* Short exercise
Report how many lines contain the word "OpenSCAD"; answer with the number only.

* Stored data
%%

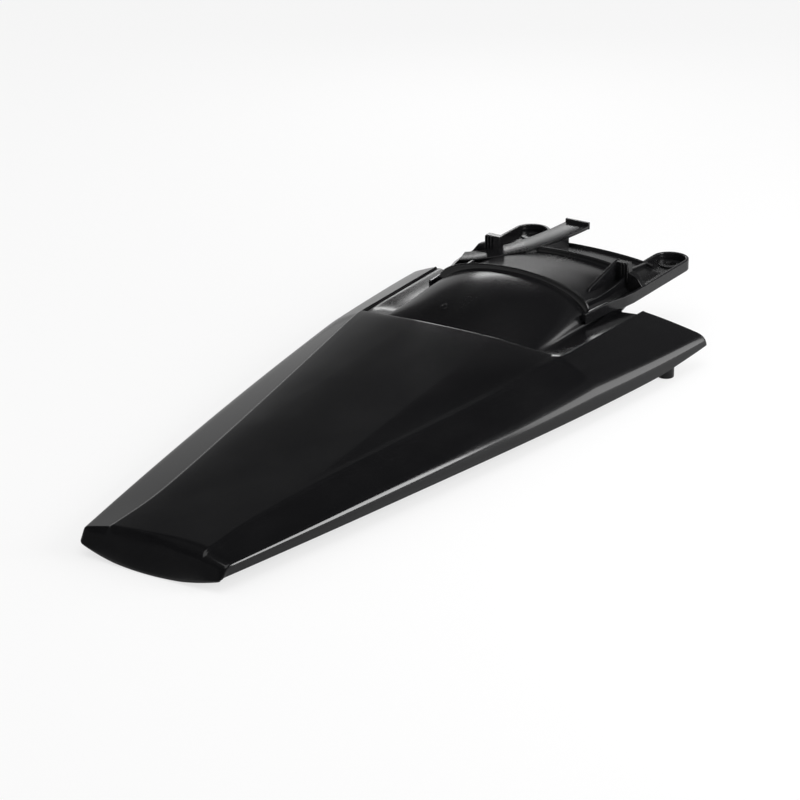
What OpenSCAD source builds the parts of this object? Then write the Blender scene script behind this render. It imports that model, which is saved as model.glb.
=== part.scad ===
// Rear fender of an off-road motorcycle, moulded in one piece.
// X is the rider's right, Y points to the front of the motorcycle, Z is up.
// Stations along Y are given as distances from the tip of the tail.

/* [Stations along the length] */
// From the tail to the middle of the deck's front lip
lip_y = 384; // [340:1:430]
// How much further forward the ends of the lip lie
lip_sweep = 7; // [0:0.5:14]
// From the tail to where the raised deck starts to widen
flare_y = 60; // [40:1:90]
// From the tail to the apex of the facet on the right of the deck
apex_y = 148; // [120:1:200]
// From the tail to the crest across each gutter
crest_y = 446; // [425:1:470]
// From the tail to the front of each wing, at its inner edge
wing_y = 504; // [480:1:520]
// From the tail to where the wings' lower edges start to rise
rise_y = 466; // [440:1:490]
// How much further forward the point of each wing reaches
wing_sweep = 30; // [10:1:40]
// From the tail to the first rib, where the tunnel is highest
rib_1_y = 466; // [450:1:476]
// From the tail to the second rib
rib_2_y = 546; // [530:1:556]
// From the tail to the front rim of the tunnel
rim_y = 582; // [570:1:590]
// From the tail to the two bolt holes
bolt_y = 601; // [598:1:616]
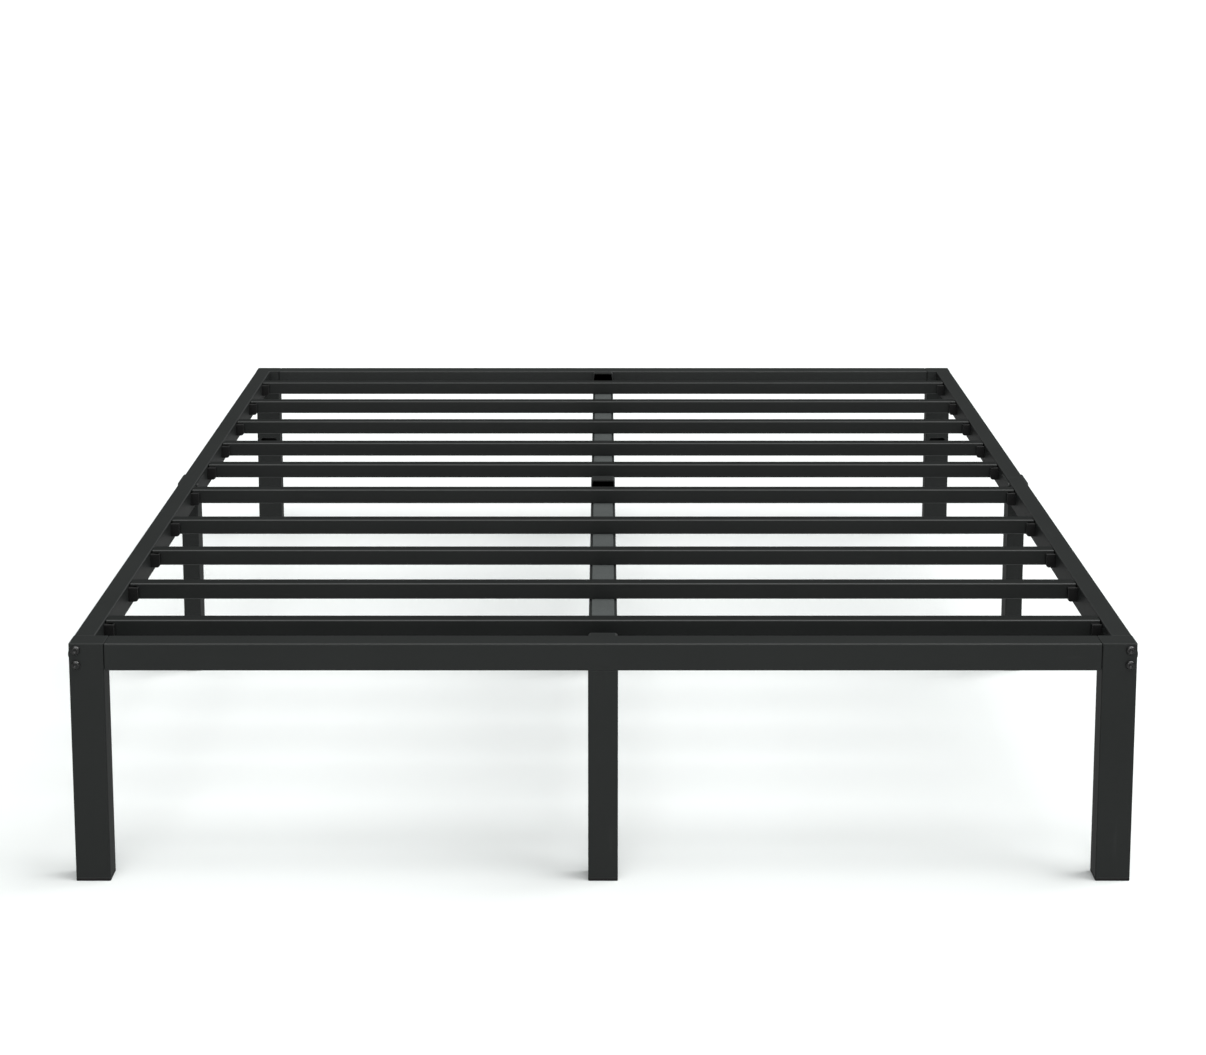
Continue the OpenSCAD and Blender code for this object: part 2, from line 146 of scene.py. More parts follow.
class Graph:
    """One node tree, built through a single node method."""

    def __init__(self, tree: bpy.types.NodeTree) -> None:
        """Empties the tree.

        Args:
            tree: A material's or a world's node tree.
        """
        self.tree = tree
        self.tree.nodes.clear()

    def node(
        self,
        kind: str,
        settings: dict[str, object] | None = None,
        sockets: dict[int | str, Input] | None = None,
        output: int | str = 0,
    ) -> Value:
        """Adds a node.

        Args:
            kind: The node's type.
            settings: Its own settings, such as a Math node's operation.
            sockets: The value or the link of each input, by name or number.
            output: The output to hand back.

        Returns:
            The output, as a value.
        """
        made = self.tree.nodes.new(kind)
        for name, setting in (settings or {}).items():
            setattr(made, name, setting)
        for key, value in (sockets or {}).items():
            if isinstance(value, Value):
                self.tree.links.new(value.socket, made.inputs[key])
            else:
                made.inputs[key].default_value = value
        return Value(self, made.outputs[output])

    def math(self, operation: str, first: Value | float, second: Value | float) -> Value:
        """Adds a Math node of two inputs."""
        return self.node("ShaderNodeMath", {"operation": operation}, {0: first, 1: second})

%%

* Finished task
2